● **TO DO**
Quote, without any change, the line that contains "bpy.data.objects.remove(obj)" and all lines that follow it to the end of the data below.

● **DATA SEGMENT**

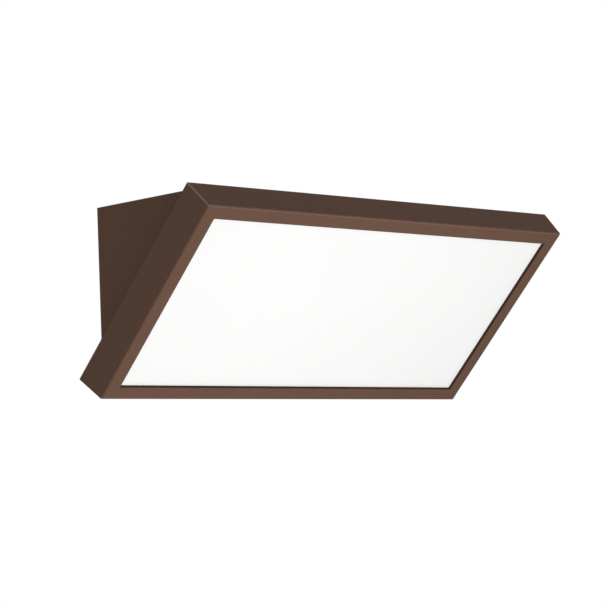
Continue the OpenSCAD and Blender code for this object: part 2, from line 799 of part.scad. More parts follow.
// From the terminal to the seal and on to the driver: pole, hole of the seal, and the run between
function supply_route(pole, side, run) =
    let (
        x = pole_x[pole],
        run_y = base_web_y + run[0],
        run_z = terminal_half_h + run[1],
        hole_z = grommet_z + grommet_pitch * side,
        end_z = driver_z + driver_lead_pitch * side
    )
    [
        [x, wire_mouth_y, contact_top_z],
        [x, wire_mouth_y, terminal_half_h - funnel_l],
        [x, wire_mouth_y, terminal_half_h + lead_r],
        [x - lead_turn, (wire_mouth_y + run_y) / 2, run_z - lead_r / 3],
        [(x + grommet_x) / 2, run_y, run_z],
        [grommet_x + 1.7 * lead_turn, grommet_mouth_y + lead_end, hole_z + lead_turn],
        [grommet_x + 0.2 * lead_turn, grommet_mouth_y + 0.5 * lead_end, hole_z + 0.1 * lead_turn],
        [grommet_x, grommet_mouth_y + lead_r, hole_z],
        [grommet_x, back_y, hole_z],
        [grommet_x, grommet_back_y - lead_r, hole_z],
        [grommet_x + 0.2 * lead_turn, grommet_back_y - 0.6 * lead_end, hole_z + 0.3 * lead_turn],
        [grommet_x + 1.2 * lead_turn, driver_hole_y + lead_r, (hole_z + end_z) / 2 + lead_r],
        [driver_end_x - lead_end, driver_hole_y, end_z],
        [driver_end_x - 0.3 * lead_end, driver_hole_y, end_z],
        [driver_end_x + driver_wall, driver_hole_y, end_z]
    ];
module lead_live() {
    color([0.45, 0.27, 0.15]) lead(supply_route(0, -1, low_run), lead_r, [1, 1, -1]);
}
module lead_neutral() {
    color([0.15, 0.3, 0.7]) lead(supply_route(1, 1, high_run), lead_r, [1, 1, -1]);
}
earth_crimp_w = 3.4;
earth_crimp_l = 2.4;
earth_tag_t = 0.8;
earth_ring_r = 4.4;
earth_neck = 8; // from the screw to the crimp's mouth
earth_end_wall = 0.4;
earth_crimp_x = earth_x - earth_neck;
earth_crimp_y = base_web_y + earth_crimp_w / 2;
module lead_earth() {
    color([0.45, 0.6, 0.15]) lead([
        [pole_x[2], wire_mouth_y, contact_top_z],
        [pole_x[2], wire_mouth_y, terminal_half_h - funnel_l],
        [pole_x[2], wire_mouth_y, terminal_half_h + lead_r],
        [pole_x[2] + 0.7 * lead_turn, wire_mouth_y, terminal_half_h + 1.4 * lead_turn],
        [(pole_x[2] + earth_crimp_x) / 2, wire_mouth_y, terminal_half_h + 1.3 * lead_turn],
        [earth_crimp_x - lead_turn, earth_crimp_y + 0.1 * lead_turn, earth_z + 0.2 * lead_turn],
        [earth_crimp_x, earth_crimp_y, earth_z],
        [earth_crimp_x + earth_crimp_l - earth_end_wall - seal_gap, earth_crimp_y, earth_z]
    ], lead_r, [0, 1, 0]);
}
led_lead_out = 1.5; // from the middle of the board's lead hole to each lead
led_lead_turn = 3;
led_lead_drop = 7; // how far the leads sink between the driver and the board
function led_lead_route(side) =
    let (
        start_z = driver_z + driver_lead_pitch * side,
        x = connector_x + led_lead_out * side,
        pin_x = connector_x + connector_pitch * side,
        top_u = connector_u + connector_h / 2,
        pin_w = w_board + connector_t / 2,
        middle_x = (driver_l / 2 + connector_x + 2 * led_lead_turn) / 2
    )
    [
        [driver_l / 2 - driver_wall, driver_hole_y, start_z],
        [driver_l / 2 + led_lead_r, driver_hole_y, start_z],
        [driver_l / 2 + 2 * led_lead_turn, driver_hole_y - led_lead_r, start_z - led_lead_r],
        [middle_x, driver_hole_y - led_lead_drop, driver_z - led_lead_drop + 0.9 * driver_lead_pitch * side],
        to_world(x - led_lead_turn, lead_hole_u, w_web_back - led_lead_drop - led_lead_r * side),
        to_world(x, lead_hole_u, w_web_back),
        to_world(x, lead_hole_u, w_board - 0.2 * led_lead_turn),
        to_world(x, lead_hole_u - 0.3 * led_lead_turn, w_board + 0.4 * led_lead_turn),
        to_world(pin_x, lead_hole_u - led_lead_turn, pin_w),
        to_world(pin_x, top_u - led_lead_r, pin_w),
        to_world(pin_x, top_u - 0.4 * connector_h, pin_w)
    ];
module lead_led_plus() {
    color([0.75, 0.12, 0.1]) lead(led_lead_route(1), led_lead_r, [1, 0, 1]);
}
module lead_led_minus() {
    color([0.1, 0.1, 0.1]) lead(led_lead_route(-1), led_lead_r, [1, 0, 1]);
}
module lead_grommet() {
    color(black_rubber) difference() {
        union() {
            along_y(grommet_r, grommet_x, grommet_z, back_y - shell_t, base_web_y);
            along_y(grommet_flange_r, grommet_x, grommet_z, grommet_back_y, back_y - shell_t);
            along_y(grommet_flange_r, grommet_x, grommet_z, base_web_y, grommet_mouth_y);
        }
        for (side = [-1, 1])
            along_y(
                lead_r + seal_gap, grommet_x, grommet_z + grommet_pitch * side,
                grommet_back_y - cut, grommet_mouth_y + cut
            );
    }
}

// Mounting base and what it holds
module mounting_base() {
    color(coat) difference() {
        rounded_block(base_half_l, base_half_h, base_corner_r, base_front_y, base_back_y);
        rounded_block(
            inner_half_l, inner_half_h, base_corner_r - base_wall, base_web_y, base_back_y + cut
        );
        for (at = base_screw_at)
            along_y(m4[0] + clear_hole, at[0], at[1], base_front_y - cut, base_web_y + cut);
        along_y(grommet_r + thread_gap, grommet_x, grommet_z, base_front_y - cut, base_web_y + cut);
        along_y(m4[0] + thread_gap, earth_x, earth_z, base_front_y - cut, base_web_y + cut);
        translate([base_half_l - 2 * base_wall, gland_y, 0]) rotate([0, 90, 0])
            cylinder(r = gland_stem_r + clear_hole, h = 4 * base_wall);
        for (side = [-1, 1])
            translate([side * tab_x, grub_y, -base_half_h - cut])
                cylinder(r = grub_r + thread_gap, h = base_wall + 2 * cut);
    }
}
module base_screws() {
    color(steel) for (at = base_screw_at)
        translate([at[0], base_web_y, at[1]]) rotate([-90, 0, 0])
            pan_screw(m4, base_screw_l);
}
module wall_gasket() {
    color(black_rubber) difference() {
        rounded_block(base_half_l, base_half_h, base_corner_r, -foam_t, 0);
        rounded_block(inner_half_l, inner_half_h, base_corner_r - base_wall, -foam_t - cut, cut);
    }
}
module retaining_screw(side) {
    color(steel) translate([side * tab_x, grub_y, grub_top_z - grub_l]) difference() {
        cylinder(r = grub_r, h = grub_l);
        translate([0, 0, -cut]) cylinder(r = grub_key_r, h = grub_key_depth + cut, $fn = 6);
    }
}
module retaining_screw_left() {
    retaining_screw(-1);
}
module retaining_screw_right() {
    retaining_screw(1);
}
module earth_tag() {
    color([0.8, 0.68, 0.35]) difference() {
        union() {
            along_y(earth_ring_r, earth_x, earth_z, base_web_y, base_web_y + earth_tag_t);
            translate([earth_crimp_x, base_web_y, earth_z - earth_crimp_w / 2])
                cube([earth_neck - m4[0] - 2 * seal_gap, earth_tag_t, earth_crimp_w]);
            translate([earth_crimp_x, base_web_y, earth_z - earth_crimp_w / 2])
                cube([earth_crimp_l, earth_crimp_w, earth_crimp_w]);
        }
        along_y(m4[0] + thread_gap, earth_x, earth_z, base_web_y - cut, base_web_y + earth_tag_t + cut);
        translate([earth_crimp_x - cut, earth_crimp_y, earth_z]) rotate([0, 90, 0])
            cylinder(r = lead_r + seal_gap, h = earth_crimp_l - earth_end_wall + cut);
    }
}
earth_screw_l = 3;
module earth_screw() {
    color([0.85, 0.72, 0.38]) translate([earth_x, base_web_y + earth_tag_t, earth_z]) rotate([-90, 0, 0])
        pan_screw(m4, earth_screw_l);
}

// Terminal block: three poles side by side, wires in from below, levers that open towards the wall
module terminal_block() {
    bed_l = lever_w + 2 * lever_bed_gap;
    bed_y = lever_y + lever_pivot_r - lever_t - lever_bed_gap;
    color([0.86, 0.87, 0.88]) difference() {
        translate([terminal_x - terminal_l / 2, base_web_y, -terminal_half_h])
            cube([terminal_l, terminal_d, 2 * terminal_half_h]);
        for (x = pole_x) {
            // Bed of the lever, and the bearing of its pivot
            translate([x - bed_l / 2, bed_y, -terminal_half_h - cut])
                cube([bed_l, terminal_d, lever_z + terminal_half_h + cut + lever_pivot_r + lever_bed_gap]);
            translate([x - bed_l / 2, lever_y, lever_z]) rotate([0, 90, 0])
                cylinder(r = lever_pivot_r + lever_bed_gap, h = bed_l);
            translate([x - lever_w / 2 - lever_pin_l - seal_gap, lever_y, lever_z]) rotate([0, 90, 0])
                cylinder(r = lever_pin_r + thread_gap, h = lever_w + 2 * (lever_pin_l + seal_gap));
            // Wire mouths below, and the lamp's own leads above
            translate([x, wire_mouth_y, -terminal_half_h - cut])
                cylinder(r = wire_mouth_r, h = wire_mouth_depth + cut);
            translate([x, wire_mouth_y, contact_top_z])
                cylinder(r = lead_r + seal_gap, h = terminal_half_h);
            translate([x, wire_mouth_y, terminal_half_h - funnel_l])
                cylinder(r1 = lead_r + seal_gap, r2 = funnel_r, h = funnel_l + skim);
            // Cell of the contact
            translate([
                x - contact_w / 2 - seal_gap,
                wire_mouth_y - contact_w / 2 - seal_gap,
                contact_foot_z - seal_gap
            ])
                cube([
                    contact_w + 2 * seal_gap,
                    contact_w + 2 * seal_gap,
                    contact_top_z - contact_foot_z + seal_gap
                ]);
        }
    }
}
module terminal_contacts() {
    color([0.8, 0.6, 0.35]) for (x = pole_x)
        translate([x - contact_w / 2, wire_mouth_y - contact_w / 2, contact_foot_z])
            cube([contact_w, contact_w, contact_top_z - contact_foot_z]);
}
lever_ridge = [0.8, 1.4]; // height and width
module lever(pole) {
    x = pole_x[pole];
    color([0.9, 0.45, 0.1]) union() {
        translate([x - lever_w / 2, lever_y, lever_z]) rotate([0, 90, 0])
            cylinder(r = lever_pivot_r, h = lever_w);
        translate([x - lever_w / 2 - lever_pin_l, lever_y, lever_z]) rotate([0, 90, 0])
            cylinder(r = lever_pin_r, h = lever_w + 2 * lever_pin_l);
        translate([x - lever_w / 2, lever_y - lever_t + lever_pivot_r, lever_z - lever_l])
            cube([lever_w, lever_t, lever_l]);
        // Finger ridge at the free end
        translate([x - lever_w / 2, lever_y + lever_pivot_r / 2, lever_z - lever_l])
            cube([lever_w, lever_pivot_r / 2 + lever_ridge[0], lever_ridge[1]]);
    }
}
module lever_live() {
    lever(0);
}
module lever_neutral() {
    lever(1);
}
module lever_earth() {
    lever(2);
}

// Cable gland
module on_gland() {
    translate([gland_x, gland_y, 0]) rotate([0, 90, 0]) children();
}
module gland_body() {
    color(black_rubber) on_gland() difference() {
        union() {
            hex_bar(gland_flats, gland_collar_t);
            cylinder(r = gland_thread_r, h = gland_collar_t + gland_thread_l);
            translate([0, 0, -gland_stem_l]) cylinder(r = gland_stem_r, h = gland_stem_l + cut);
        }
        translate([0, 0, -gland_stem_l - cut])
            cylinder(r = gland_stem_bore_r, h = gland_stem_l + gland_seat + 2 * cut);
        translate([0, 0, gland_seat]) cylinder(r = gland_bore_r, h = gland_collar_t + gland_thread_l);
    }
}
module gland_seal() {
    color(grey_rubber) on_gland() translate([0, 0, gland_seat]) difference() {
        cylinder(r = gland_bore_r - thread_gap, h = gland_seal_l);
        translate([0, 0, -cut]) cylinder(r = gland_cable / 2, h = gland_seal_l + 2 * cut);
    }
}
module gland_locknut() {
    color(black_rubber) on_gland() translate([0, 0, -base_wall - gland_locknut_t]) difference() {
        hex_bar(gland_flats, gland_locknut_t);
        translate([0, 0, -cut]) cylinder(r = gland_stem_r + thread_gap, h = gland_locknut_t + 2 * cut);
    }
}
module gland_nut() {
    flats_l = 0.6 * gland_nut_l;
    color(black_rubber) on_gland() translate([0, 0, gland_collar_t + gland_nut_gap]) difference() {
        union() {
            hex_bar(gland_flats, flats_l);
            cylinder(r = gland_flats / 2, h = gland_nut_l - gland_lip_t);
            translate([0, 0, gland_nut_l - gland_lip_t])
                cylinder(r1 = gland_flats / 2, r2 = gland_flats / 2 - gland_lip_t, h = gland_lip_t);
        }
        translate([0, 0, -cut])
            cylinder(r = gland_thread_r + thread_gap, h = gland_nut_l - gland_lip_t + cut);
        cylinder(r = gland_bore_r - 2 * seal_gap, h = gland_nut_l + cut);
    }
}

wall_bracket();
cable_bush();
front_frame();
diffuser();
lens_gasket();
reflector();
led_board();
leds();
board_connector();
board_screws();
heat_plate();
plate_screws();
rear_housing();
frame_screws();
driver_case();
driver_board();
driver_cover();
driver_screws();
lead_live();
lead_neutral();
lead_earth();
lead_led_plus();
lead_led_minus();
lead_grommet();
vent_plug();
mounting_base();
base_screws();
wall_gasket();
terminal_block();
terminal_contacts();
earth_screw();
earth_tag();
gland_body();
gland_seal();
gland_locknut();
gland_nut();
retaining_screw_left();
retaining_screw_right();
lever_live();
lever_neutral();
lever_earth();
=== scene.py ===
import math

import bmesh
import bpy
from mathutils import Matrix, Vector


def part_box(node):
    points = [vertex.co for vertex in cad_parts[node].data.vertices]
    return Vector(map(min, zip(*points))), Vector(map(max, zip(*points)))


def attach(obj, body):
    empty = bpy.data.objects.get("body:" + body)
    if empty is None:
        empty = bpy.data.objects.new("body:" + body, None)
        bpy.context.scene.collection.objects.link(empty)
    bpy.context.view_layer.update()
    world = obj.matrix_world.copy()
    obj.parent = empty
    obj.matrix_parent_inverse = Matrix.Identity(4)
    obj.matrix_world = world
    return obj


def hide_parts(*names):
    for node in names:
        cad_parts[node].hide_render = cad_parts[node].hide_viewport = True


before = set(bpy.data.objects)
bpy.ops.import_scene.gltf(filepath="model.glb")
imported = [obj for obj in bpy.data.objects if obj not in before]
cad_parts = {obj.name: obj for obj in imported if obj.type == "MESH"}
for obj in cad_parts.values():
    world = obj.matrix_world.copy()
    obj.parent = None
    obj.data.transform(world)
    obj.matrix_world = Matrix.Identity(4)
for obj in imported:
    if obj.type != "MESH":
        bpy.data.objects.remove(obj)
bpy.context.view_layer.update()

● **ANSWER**
        bpy.data.objects.remove(obj)
bpy.context.view_layer.update()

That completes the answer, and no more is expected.